**Exercise goal**
Show all lines that include the string "from"; copy each one.

**Listing**
##########

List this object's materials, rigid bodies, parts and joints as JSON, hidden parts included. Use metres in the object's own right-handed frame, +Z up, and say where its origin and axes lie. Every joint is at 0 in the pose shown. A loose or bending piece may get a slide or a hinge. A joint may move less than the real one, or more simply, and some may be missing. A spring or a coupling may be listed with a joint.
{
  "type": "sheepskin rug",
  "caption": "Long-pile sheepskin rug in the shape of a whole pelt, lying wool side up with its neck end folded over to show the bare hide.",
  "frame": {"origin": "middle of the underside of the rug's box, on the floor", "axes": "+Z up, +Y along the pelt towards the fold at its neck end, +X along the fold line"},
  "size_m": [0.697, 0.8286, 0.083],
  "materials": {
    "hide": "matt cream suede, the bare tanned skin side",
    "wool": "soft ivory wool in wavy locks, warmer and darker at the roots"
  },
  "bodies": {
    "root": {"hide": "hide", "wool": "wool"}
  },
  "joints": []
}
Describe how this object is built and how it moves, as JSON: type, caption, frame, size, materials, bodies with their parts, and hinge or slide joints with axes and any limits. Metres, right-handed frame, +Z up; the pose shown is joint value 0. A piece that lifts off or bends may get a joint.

##########

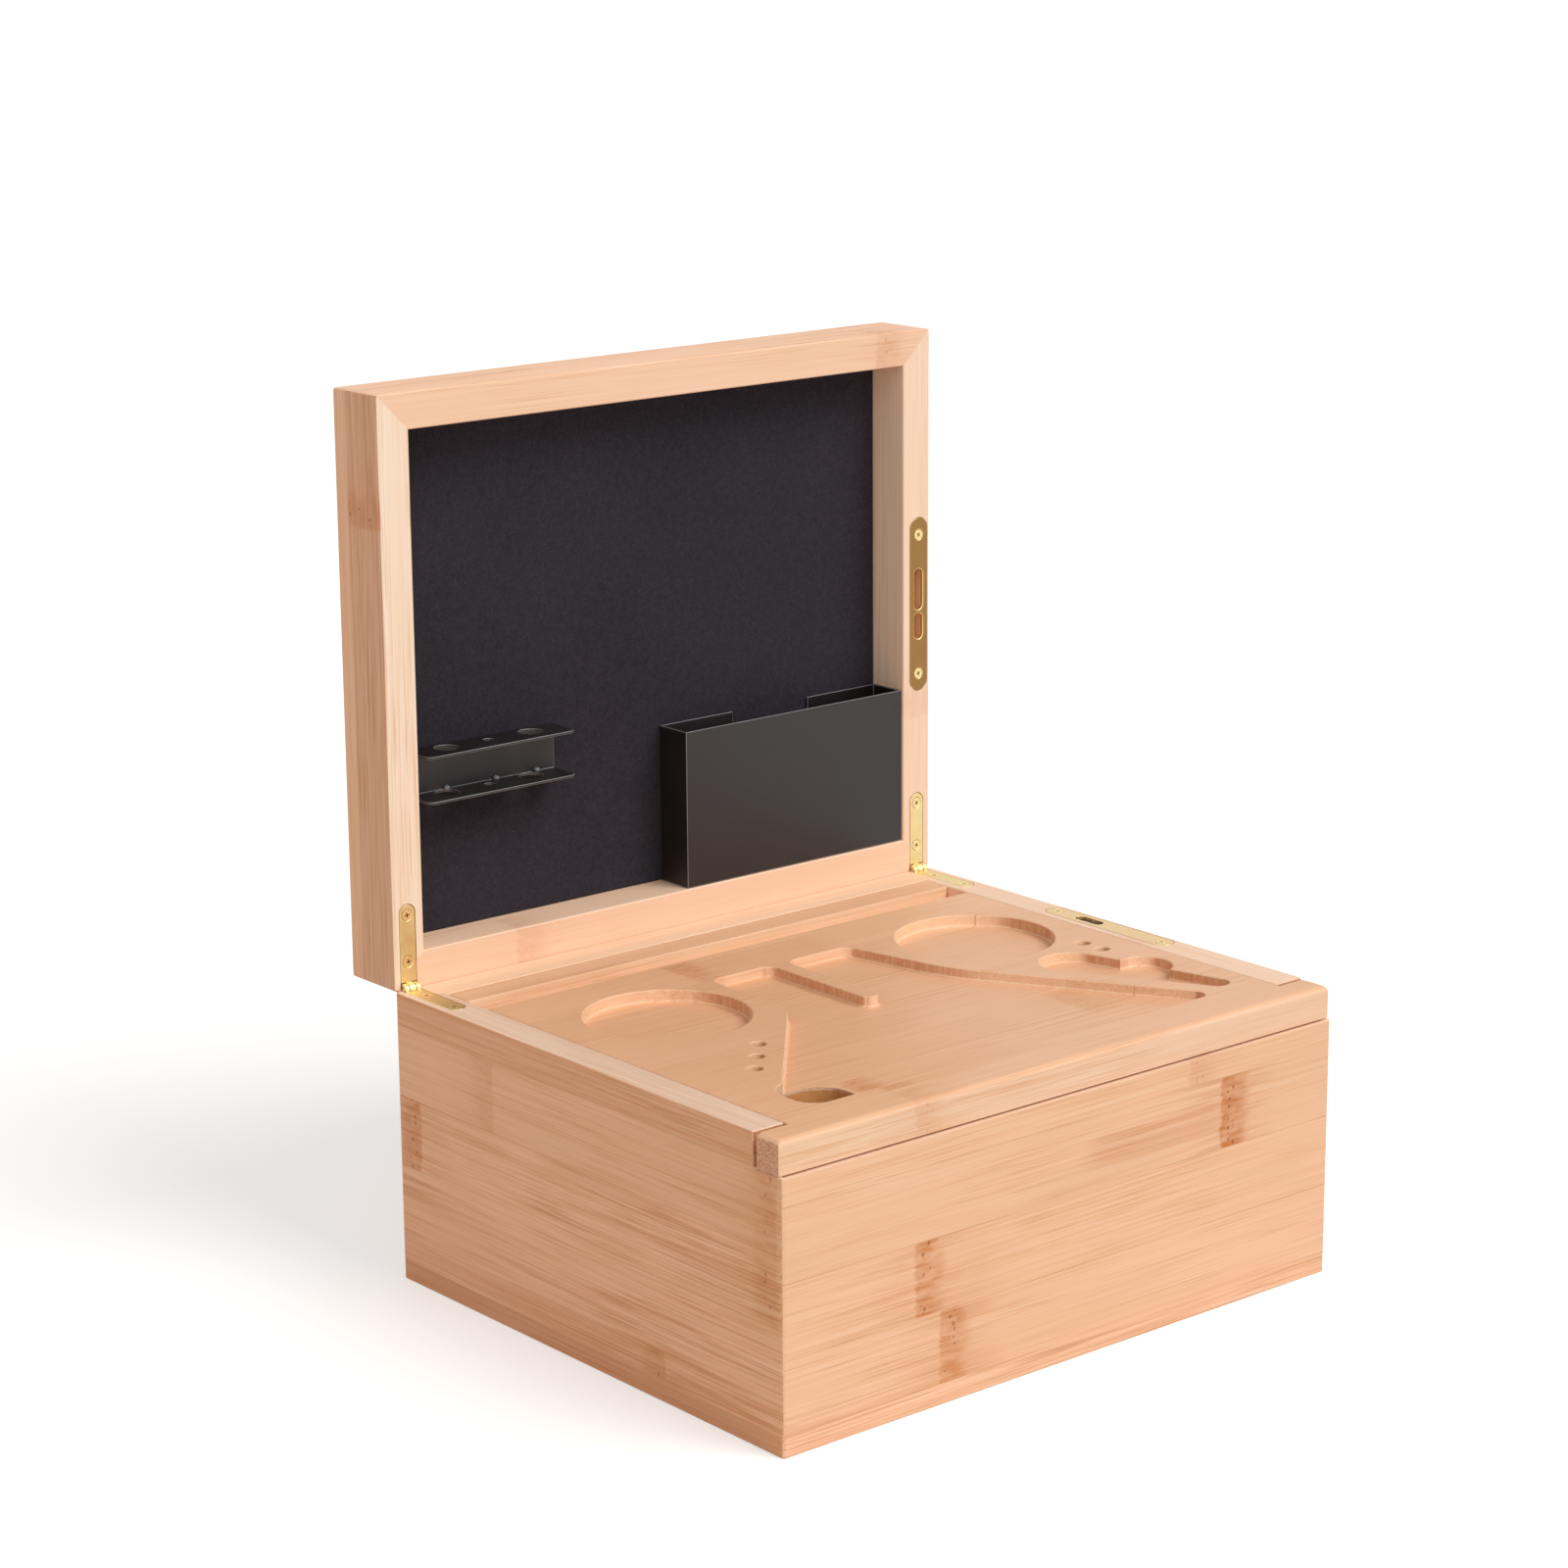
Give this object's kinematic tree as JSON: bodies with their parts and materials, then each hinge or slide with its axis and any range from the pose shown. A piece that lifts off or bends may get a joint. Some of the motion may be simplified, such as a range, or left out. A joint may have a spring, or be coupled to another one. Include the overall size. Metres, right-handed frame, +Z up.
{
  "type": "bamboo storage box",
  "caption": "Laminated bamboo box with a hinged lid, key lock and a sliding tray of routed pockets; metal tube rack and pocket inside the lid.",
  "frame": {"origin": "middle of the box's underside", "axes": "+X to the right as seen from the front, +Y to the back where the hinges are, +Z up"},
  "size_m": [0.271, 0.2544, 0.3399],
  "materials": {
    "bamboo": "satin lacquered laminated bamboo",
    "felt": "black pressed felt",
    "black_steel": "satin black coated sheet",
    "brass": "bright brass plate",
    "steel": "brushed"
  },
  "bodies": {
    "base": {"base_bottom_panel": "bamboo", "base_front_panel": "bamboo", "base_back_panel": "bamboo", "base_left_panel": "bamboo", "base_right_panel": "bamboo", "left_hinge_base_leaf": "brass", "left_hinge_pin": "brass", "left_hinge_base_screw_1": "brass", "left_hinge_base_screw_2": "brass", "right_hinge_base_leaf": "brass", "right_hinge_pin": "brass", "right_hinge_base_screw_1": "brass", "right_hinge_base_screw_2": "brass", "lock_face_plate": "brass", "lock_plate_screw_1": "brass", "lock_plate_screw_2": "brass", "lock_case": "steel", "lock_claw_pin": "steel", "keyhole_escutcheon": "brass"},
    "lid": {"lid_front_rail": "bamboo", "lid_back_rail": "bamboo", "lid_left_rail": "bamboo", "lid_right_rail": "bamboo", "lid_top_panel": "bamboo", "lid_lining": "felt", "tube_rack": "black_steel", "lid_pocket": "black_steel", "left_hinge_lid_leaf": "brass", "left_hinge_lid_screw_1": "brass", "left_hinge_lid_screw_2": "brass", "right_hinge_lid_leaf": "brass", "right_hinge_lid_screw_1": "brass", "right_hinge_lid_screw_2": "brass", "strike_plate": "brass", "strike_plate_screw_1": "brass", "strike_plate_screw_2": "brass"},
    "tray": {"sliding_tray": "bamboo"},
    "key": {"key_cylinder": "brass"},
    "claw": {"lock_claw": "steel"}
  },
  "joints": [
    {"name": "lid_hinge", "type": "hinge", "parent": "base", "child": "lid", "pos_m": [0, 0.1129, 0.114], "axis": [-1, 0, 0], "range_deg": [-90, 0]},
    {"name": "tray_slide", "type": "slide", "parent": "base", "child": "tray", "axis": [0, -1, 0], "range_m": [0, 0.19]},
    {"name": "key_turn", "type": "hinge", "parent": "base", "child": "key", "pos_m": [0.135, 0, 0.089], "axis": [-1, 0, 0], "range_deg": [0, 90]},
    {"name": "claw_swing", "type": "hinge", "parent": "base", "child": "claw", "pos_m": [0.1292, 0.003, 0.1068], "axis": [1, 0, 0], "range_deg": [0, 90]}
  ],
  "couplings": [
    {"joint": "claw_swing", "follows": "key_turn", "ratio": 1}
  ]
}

##########

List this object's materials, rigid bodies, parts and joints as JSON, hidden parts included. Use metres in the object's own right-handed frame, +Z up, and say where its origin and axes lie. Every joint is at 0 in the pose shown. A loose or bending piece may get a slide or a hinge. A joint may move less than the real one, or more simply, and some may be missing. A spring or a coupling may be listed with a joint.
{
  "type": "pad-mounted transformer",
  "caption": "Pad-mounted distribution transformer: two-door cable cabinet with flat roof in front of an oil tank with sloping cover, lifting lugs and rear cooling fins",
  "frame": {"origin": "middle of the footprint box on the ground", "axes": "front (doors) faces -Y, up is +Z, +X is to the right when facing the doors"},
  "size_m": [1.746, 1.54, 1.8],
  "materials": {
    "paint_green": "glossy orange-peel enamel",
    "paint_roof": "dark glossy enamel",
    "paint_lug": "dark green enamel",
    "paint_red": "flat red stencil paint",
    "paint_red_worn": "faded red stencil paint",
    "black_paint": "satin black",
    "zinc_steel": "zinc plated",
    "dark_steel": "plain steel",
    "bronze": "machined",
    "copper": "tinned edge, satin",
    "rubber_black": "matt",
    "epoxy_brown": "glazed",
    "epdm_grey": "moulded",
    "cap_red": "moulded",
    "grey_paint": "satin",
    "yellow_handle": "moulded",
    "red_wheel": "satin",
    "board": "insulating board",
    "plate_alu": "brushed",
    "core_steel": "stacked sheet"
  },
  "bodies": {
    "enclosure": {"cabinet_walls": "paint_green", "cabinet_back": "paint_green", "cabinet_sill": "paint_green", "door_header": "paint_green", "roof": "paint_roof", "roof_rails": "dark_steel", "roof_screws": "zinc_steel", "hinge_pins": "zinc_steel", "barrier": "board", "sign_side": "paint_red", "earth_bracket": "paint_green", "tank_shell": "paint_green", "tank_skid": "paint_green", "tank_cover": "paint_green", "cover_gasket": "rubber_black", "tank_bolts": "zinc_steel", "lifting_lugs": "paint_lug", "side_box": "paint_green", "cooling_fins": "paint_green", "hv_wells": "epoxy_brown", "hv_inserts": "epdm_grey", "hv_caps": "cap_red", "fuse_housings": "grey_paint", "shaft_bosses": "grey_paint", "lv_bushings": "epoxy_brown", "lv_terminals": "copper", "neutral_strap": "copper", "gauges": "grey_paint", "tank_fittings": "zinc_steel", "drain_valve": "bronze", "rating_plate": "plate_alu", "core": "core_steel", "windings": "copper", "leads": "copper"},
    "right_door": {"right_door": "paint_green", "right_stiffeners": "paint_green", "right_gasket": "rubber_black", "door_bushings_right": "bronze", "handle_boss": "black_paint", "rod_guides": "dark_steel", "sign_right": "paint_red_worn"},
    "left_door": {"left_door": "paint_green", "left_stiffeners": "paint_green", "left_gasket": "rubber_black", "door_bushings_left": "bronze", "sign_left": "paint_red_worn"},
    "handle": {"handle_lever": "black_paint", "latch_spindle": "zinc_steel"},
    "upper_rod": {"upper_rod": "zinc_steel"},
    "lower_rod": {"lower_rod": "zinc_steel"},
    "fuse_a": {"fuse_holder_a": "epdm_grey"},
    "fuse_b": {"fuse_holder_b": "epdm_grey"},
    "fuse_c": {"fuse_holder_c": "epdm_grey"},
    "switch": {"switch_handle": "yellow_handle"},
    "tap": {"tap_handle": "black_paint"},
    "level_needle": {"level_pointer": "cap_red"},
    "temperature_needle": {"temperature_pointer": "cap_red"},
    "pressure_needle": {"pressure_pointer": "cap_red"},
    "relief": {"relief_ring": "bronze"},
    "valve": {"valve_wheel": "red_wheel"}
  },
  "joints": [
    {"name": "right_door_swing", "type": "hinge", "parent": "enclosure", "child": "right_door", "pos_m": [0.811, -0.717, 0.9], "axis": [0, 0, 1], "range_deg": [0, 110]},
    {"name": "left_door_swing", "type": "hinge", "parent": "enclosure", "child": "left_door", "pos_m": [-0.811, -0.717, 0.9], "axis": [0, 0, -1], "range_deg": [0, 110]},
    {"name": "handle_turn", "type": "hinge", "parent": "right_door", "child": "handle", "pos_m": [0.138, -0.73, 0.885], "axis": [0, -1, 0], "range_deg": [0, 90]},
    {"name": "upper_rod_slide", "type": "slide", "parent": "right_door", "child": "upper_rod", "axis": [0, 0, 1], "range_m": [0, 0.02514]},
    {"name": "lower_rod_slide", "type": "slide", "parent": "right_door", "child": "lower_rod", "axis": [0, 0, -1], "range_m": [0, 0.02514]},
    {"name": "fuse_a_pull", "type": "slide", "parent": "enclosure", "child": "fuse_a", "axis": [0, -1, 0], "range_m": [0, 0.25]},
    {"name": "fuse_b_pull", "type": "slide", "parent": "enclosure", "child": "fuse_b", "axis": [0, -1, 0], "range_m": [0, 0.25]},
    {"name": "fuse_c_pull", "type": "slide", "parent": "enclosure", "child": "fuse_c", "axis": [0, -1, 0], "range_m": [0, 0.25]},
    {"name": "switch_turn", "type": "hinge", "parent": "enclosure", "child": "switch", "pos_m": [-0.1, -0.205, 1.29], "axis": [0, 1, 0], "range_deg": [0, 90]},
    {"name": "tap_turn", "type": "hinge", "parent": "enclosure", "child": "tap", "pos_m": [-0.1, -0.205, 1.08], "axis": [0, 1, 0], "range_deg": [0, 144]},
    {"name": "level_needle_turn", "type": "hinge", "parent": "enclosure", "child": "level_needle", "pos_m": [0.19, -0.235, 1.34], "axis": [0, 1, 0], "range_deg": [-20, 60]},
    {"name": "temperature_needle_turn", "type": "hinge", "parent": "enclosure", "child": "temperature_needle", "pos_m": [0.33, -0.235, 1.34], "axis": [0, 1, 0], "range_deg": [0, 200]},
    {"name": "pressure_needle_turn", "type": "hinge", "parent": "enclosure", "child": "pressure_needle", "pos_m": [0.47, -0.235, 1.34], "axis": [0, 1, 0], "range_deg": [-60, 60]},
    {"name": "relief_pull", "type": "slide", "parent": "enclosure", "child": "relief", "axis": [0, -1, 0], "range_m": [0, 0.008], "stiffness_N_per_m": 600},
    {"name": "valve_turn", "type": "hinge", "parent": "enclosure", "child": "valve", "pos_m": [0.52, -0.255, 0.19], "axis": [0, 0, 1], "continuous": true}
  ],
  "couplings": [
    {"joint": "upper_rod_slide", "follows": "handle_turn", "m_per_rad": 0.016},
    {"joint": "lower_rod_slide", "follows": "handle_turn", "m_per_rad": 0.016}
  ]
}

##########

**Output of the exercise**
Give this object's kinematic tree as JSON: bodies with their parts and materials, then each hinge or slide with its axis and any range from the pose shown. A piece that lifts off or bends may get a joint. Some of the motion may be simplified, such as a range, or left out. A joint may have a spring, or be coupled to another one. Include the overall size. Metres, right-handed frame, +Z up.
  "frame": {"origin": "middle of the box's underside", "axes": "+X to the right as seen from the front, +Y to the back where the hinges are, +Z up"},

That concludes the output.